The other day we found ourselves in Mito, capital city of Ibaraki. We had half-a-day to kill time so we went to see Kaoru Ueda’s exhibit of hyper-realist paintings at the Ibaraki Museum of Modern Art.
Detail on one of the displays outside the museum, a preview on what’s inside.
The only two objects of art inside the museum that people are allowed to take pictures of: Auguste Rodin’s The Three Shades (三つの影) and Ossip Zadkine’s Tree of Grace (恵みの木).

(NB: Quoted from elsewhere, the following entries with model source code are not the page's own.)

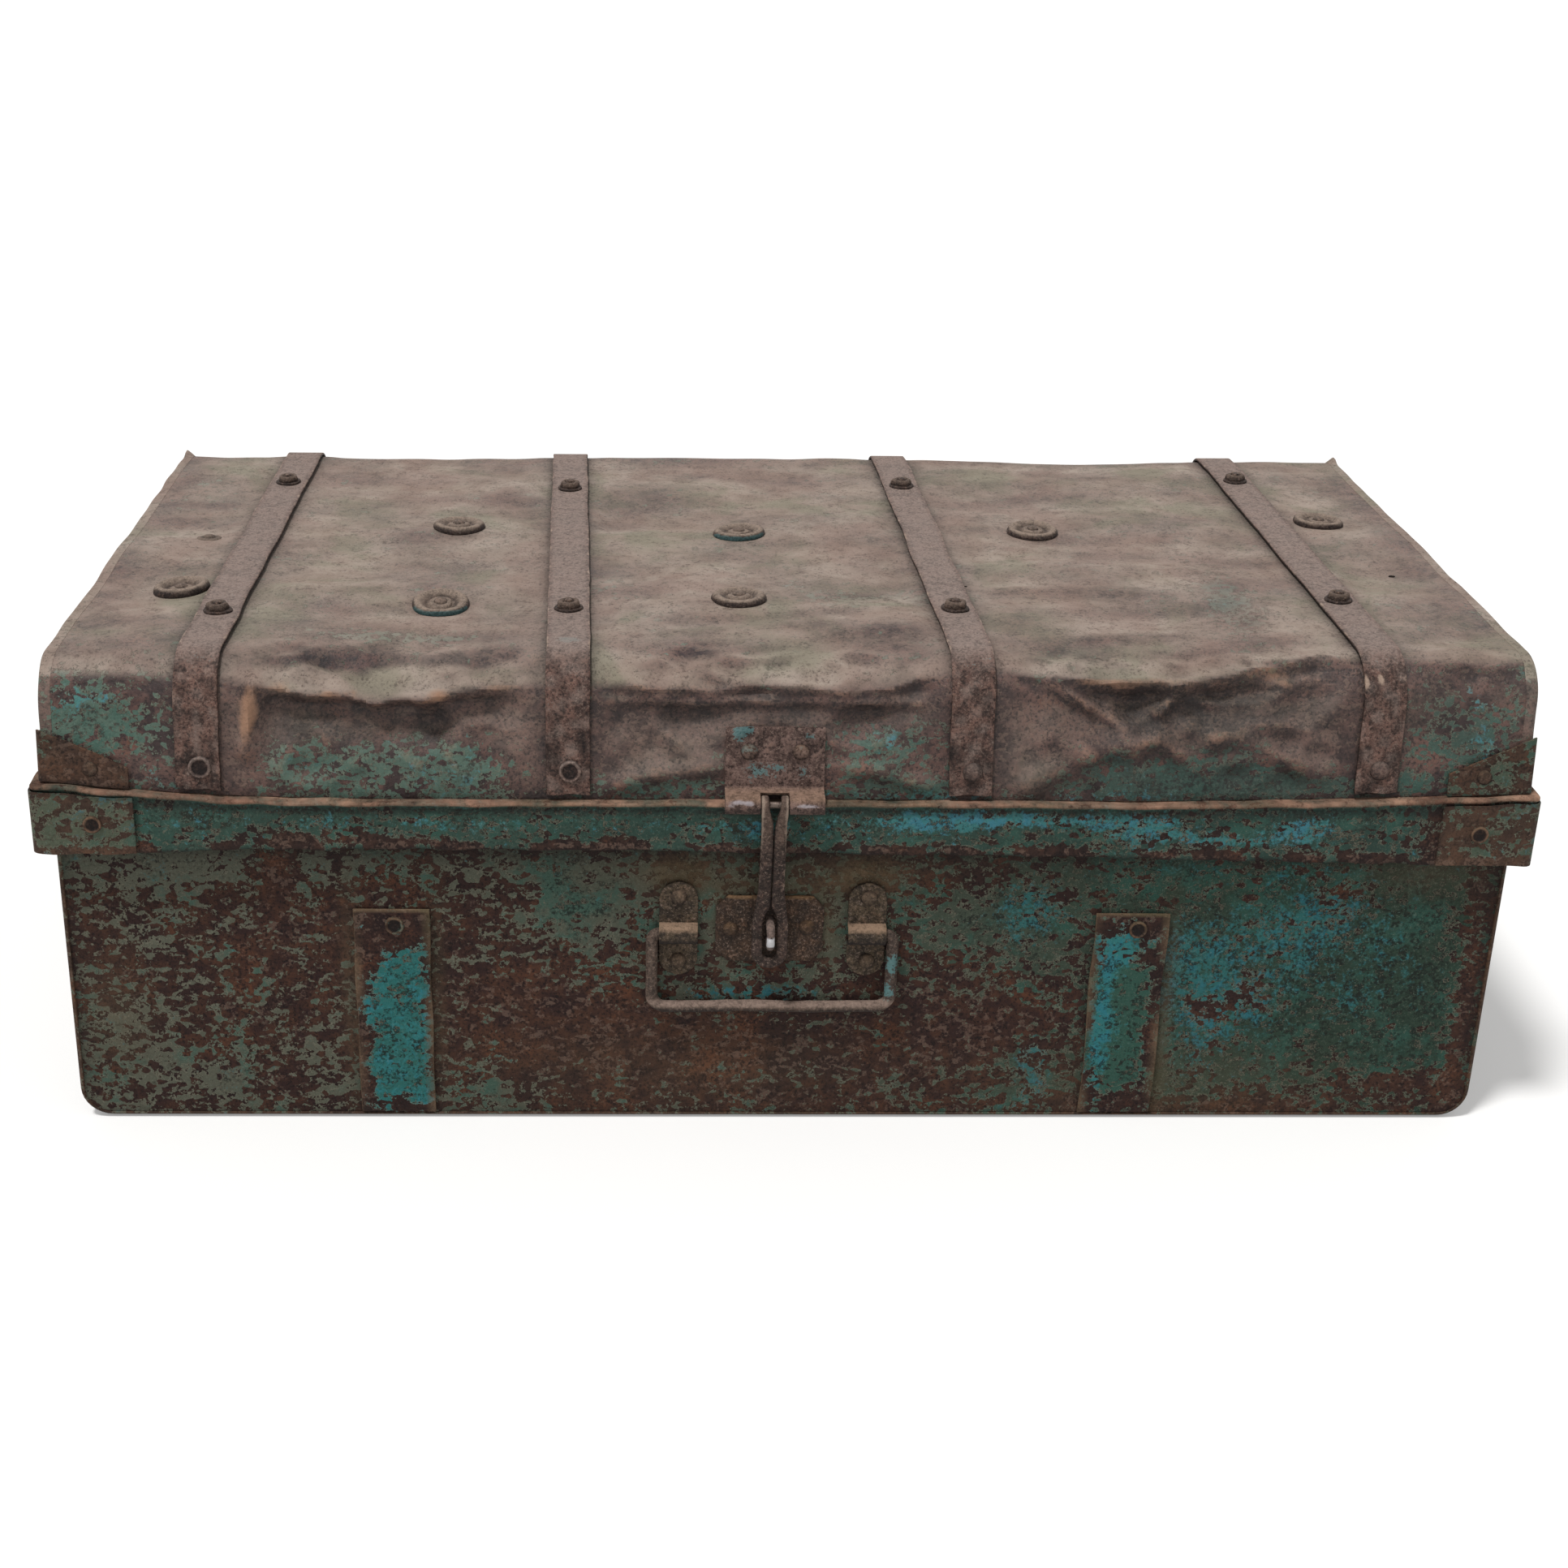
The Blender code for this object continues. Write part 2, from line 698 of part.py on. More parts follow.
def make_cap(index):
    """A dished washer with its rivet, on the lid's top."""
    x, y = cap_place(index)
    crest = CAP_RADIUS - CAP_RIM
    dish = crest - CAP_CROWN
    floor = CAP_HEIGHT - CAP_DISH
    profile = (
        (0.0, floor + CAP_RIVET_HEIGHT),
        (CAP_RIVET_RADIUS * RIVET_FACE_SHARE, floor + CAP_RIVET_HEIGHT),
        (CAP_RIVET_RADIUS, floor),
        (dish, floor),
        ((crest + dish) / 2, CAP_HEIGHT),
        (crest, CAP_HEIGHT),
        (CAP_RADIUS, SHEET),
        (CAP_RADIUS, 0.0),
        (0.0, 0.0),
    )
    cap = turned("lid_cap_%d" % (index + 1), profile, CAP_SIDES, "strap_iron")
    cap.location = (x, y, LID_TOP + SEAT_GAP)


# Corner patches

def corner_patch(name, face_x, face_y, leg, low, high, fall_share, finish):
    """An angle of sheet round a vertical corner, its top edge falling away from the corner."""
    side_x = math.copysign(1.0, face_x)
    side_y = math.copysign(1.0, face_y)
    outer_x = face_x + side_x * PATCH_THICKNESS
    outer_y = face_y + side_y * PATCH_THICKNESS
    end_x = outer_x - side_x * leg
    end_y = outer_y - side_y * leg
    outline = (
        (end_x, outer_y),
        (outer_x, outer_y),
        (outer_x, end_y),
        (face_x, end_y),
        (face_x, face_y),
        (end_x, face_y),
    )
    corners = [Vector((x, y, low)) for x, y in outline]
    patch = plate(name, corners, Vector((0.0, 0.0, high - low)), finish)
    for vert in patch.data.vertices:
        if vert.co.z > (low + high) / 2:
            away = abs(vert.co.x - outer_x) + abs(vert.co.y - outer_y)
            vert.co.z -= fall_share * away
    return patch


def make_skirt_patch(name, side_x, side_y):
    """Patch round a corner of the skirt, with one rivet in each leg."""
    face_x = side_x * (BAND_WIDTH / 2 + SEAT_GAP)
    face_y = side_y * (BAND_DEPTH / 2 + SEAT_GAP)
    high = LEDGE_TOP - LIP_HEIGHT - LIP_RELIEF
    leg = SKIRT_PATCH_LEG
    patch = corner_patch(name, face_x, face_y, leg, BAND_BOTTOM, high, 0.0, "band_paint")
    middle = (BAND_BOTTOM + high) / 2
    outer_x = face_x + side_x * PATCH_THICKNESS
    outer_y = face_y + side_y * PATCH_THICKNESS
    inward = SKIRT_PATCH_RIVET
    rivet_on(patch, Vector((outer_x - side_x * inward, outer_y, middle)), Vector((0, side_y, 0)))
    rivet_on(patch, Vector((outer_x, outer_y - side_y * inward, middle)), Vector((side_x, 0, 0)))


def make_lid_patch(name, side_x, side_y):
    """Patch round a lower corner of the lid, its top edge falling away from the corner."""
    lap = SHEET + SEAT_GAP
    face_x = side_x * (LID_WIDTH / 2 + SEAT_GAP)
    face_y = side_y * -lid_wall_y(LID_FOOT, lap + SEAT_GAP)
    high = LID_FOOT + LID_PATCH_HEIGHT
    leg = LID_PATCH_LEG
    fall_share = LID_PATCH_FALL / leg
    patch = corner_patch(name, face_x, face_y, leg, LID_FOOT, high, fall_share, "lid_paint")
    shear(patch, math.tan(LID_LEAN) * -side_y, LID_FOOT)
    height = LID_FOOT + LID_PATCH_RIVET_RISE
    outer = side_y * -lid_wall_y(height, lap + SEAT_GAP + PATCH_THICKNESS * math.cos(LID_LEAN))
    spot = Vector((face_x - side_x * LID_PATCH_RIVET, outer, height))
    rivet_on(patch, spot, Vector((0.0, side_y * math.cos(LID_LEAN), math.sin(LID_LEAN))))
    outer_x = face_x + side_x * PATCH_THICKNESS
    spot = Vector((outer_x, face_y - side_y * LID_PATCH_RIVET, height))
    rivet_on(patch, spot, Vector((side_x, 0.0, 0.0)))


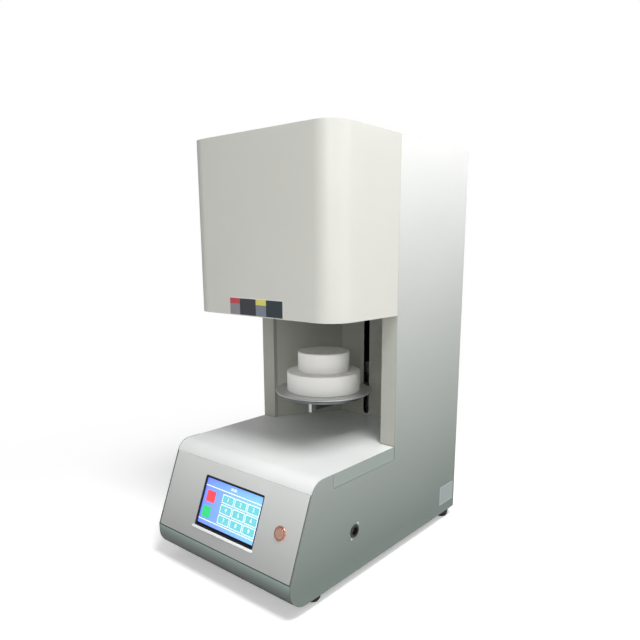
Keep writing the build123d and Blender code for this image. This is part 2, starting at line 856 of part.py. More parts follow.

Three forlorn figures looking down on the damned entering the Gates of Hell. “Abandon all hope, those who enter here.”
NCMA Learn writes:
In the Inferno Dante describes three shades, souls of his departed countrymen, who danced in a circle as they told of their woeful state in Hades. Rodin’s The Three Shades stood upon the uppermost lintel of The Gates of Hell, crowning the tympanum just above The Thinker. The downward thrust of their left arms and their heads conveys despair as they summon the viewer to gaze upon the tumultuous drama of sin and damnation unfolding below them on The Gates.
This sculpture reminds of the the Dance of Death, the final scene of Ingmar Bergman’s The Seventh Seal, when Death summons all to dance to their graves.
Detail on Zadkine’s Tree of Grace sculture (Ozadkine 1962-3).
Zadkine is best known for his monumental sculpture The Destroyed City in Rotterdam, the Netherlands.